**Exercise description**:
Reproduce, please, only the lines from the first line below to the line containing "board.larger(heavy, 0.0), 1.0)", inclusive.

>> Start

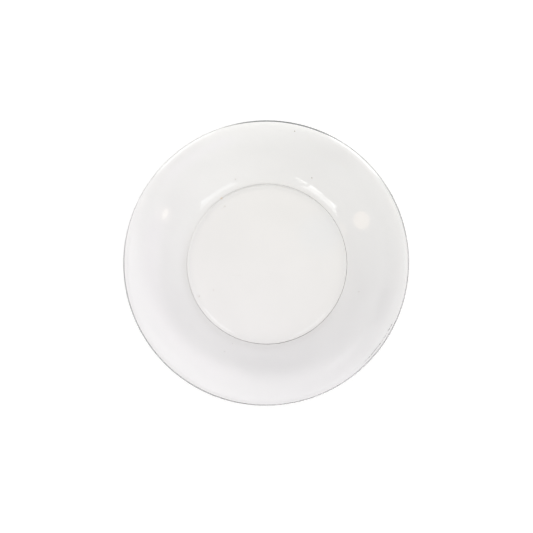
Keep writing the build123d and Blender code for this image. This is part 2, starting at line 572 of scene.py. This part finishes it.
def shadeForLamps(board, spot, surface):
    # lamp light goes straight through, shaded as much as real glass would shade it
    finish = glassFinish
    outer = spot.out(*finish["heavyTurn"])
    footAzimuth, footShare = finish["heavyFoot"]
    rimAzimuth, rimShare = finish["heavyRim"]
    heavy = finish["heavyShare"] + footShare * spot.side(footAzimuth) * (1 - outer)
    heavy = (heavy + rimShare * spot.side(rimAzimuth) * outer) * spot.out(*finish["onWall"])
    scale, depth = finish["heavyCloud"]
    heavy = heavy + depth * (cloud(board, spot.place, scale) - 0.5)
    heavy = board.math("MINIMUM", board.larger(heavy, 0.0), 1.0)

    least, more = finish["flankShare"]
    flank = least + more * spot.side(finish["flankAzimuth"]) ** 2
    flank = rise(board, spot.facing, *finish["flankSlope"]) * flank
    for name in ("besideFoot", "insideFoot"):
        patch = spot.ring(*finish[name]) * spot.side(*finish[name + "Side"])
        flank = board.larger(flank, patch * finish[name + "Share"])
    flank = flank * (1 - rise(board, spot.facing, *finish["underFace"]))

    toLamp = board.larger(board.rayIs("Shadow"), board.rayIs("Diffuse"))
    for share, shade in ((1.0, "shade"), (heavy, "heavyShade"), (flank, "flankShade")):
        through = board.add("ShaderNodeBsdfTransparent", None, {"Color": finish[shade]})
        surface = board.add("ShaderNodeMixShader", None,
                            {0: toLamp * share, 1: surface, 2: through})
    return surface


def makeClearGlass():
    material, board = newMaterial("clear glass")
    spot = Spot(board)
    tint = glassEdge(board, spot, glassSpecks(board, spot, glassTint(board, spot)))
    glass = board.add("ShaderNodeBsdfPrincipled", None, {
        "Base Color": tint, "Roughness": glassWear(board, spot), "IOR": glassFinish["ior"],
        "Transmission Weight": 1.0, "Normal": glassBump(board, spot)})
    surface = shadeForLamps(board, spot, glass)
    board.add("ShaderNodeOutputMaterial", None, {"Surface": surface})
    return material


floorFinish = {
    "paper": (0.9, 0.9, 0.9, 1.0),
    "halfWidth": 2.0,                           # metres
    "drop": 0.05,                               # below the foot, millimetres
    "lift": 0.29,                               # towards white, where glass shows the paper
    "openLift": 0.335,                          # and where it's seen directly
}


def makeFloorPaper():
    material, board = newMaterial("white paper")
    paper = board.add("ShaderNodeBsdfDiffuse", None, {"Color": floorFinish["paper"]})
    lift = board.rayIs("Camera") * floorFinish["openLift"]
    for kind in ("Transmission", "Glossy"):
        lift = board.larger(lift, board.rayIs(kind) * floorFinish["lift"])
    glow = board.add("ShaderNodeEmission", None, {"Color": (1, 1, 1, 1), "Strength": lift})
    both = board.add("ShaderNodeAddShader", None, {0: paper, 1: glow})
    board.add("ShaderNodeOutputMaterial", None, {"Surface": both})
    return material


def makeFloor():
    mesh = bpy.data.meshes.new("floor")
    reach = floorFinish["halfWidth"]
    z = -floorFinish["drop"] * mm
    corners = [(-reach, -reach, z), (reach, -reach, z), (reach, reach, z), (-reach, reach, z)]
    mesh.from_pydata(corners, [], [(0, 1, 2, 3)])
    floor = bpy.data.objects.new("floor", mesh)
    bpy.context.scene.collection.objects.link(floor)
    mesh.materials.append(makeFloorPaper())


def directionTo(azimuth, zenith):
    azimuth, zenith = math.radians(azimuth), math.radians(zenith)
    flat = math.sin(zenith)
    return Vector((flat * math.cos(azimuth), flat * math.sin(azimuth), math.cos(zenith)))


# brightness is 1 for white paper; angles are in degrees, down from the zenith or round from +X
studio = {
    "ceiling": 1.45,
    "ceilingZenith": (6.0, 22.0),
    "ceilingColour": (1.0, 0.95, 0.88, 1.0),
    "room": 0.80,
    "roomLean": 0.5,            # how much brighter the room is towards roomAzimuth
    "roomAzimuth": 290.0,
    "roomZenith": 58.0,         # where the room's light has faded out
    "window": 0.5,
    "windowLean": 0.6,
    "windowAzimuth": 45.0,
    "windowZenith": 43.0,       # edge of the window light where it is widest
    "windowDrop": 6.0,          # how much further down that edge lies at its sides
    "windowBlur": 3.5,
    "horizon": 1.6,
    "horizonLean": 1.0,
    "horizonAzimuth": 95.0,
    "horizonZenith": (60.0, 68.0),
    "duskZenith": (78.0, 86.0),
    "lampDistance": 2.0,        # metres
}


def makeWorld():
    world = bpy.data.worlds.new("studio")
    bpy.context.scene.world = world
    world.use_nodes = True
    world.node_tree.nodes.clear()
    board = Board(world.node_tree)
    x, y, z = board.split(board.add("ShaderNodeTexCoord"))
    zenith = board.math("ARCCOSINE", z) * math.degrees(1)
    across = board.math("SQRT", board.larger(1 - z * z, 0.0001))     # never quite zero
    toRoom, toWindow, toHorizon = (towards(x, y, across, studio[name + "Azimuth"])
                                   for name in ("room", "window", "horizon"))
    fade = zenith / studio["roomZenith"]
    room = (studio["room"] + studio["roomLean"] * toRoom) * board.larger(1 - fade * fade, 0.0)
    overhead = 1 - rise(board, zenith, *studio["ceilingZenith"])
    edge = studio["windowZenith"] + studio["windowDrop"] * (1 - toWindow)
    window = rise(board, zenith - edge, -studio["windowBlur"], studio["windowBlur"])
    window = window * board.larger(studio["window"] + studio["windowLean"] * toWindow, 0.0)
    low = rise(board, zenith, *studio["horizonZenith"])
    low = low * (studio["horizon"] + studio["horizonLean"] * toHorizon)
    dusk = 1 - rise(board, zenith, *studio["duskZenith"])
    around = (room * (1 - overhead) + window + low) * dusk
    seen = board.rayIs("Camera")
    ceiling = board.add("ShaderNodeBackground", None, {
        "Color": studio["ceilingColour"], "Strength": overhead * studio["ceiling"] * (1 - seen)})
    rest = board.add("ShaderNodeBackground", None, {
        "Color": (1, 1, 1, 1), "Strength": around * (1 - seen) + seen})
    both = board.add("ShaderNodeAddShader", None, {0: ceiling, 1: rest})
    board.add("ShaderNodeOutputWorld", None, {"Surface": both})


white = (1.0, 1.0, 1.0)
candle = (1.0, 0.93, 0.8)

lampRack = {                    # azimuth, zenith, twist, width, height, level, colour, shape
    "tallWindow": (219.0, 24.4, 10.0, 0.41, 0.44, 3.4, white, "RECTANGLE"),
    "highPane": (239.0, 29.6, 2.0, 0.15, 0.016, 2.6, white, "RECTANGLE"),
    "paleWindow": (306.5, 21.6, -3.0, 0.45, 0.36, 2.0, (0.95, 1.0, 1.0), "RECTANGLE"),
    "shadeLamp": (196.6, 38.1, 0.0, 0.21, 0.21, 1.25, (1.0, 0.78, 0.56), "DISK"),
    "farLamp": (338.0, 36.4, 5.0, 0.13, 0.07, 1.4, (1.0, 0.88, 0.74), "ELLIPSE"),
    "farGlow": (338.5, 36.8, 0.0, 0.22, 0.22, 0.35, (1.0, 0.85, 0.65), "DISK"),
    "lowPane": (133.0, 48.0, 0.0, 0.7, 0.06, 0.28, white, "RECTANGLE"),
    "sideStrip": (331.4, 46.8, 0.0, 0.27, 0.02, 1.4, candle, "RECTANGLE"),
    "warmStrip": (205.0, 51.0, 0.0, 0.34, 0.02, 1.4, candle, "RECTANGLE"),
    "skyPane": (311.7, 49.5, 0.0, 0.2, 0.06, 1.2, white, "RECTANGLE"),
    "skyStrip": (292.4, 51.5, 0.0, 0.36, 0.06, 1.0, white, "RECTANGLE"),
}


def makeLamps():
    for name, row in lampRack.items():
        azimuth, zenith, twist, width, height, level, colour, shape = row
        lamp = bpy.data.lights.new(name, "AREA")
        lamp.shape = shape
        lamp.size = width
        lamp.size_y = height
        lamp.color = colour
        face = width * height * (math.pi / 4 if shape in ("DISK", "ELLIPSE") else 1)
        lamp.energy = level * math.pi * face
        place = bpy.data.objects.new(name, lamp)
        away = directionTo(azimuth, zenith)
        turn = away.to_track_quat("Z", "Y") @ Quaternion((0, 0, 1), math.radians(twist))
        place.location = away * studio["lampDistance"]
        place.rotation_euler = turn.to_euler()
        place.visible_camera = False
        place.visible_diffuse = False           # catch lights only, the studio lights the paper
        bpy.context.scene.collection.objects.link(place)


cameraPlace = {
    "azimuth": -57.0,           # degrees
    "zenith": 4.7,
    "distance": 0.95,           # metres, from the middle of the rim
    "frameWidth": 0.2791,
    "shift": (0.0016886, -0.0081614),       # right and up, share of the frame's width
}


def makeCamera():
    low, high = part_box("watch_glass")
    target = Vector((0, 0, high[2] - glassSizes["Wall Thickness"] / 2 * mm))
    away = directionTo(cameraPlace["azimuth"], cameraPlace["zenith"])
    right = Vector((0, 1, 0)).cross(away).normalized()
    place = Matrix((right, away.cross(right), away)).transposed().to_4x4()
    place.translation = target + away * cameraPlace["distance"]
    camera = bpy.data.cameras.new("camera")
    camera.lens = camera.sensor_width * cameraPlace["distance"] / cameraPlace["frameWidth"]
    camera.shift_x, camera.shift_y = cameraPlace["shift"]
    seat = bpy.data.objects.new("camera", camera)
    seat.matrix_world = place
    bpy.context.scene.collection.objects.link(seat)
    bpy.context.scene.camera = seat


clearGlass = makeClearGlass()
dish = turnGlass(clearGlass)
print("glass turned:", len(dish.data.polygons), "faces")
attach(dish, "root")
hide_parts("watch_glass")

makeFloor()
makeWorld()
makeLamps()
makeCamera()
bpy.context.scene.view_settings.view_transform = "Standard"
bpy.context.scene.cycles.blur_glossy = 0.0  # clear glass stays clear for light that meets the floor
print("stage, world and camera set")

>> End

**Response to the task**:
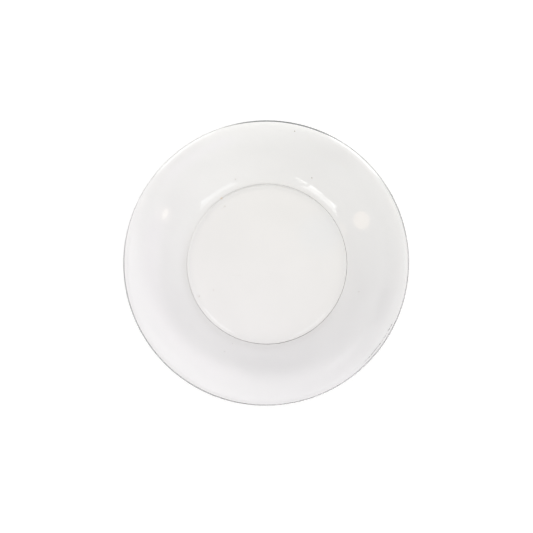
Keep writing the build123d and Blender code for this image. This is part 2, starting at line 572 of scene.py. This part finishes it.
def shadeForLamps(board, spot, surface):
    # lamp light goes straight through, shaded as much as real glass would shade it
    finish = glassFinish
    outer = spot.out(*finish["heavyTurn"])
    footAzimuth, footShare = finish["heavyFoot"]
    rimAzimuth, rimShare = finish["heavyRim"]
    heavy = finish["heavyShare"] + footShare * spot.side(footAzimuth) * (1 - outer)
    heavy = (heavy + rimShare * spot.side(rimAzimuth) * outer) * spot.out(*finish["onWall"])
    scale, depth = finish["heavyCloud"]
    heavy = heavy + depth * (cloud(board, spot.place, scale) - 0.5)
    heavy = board.math("MINIMUM", board.larger(heavy, 0.0), 1.0)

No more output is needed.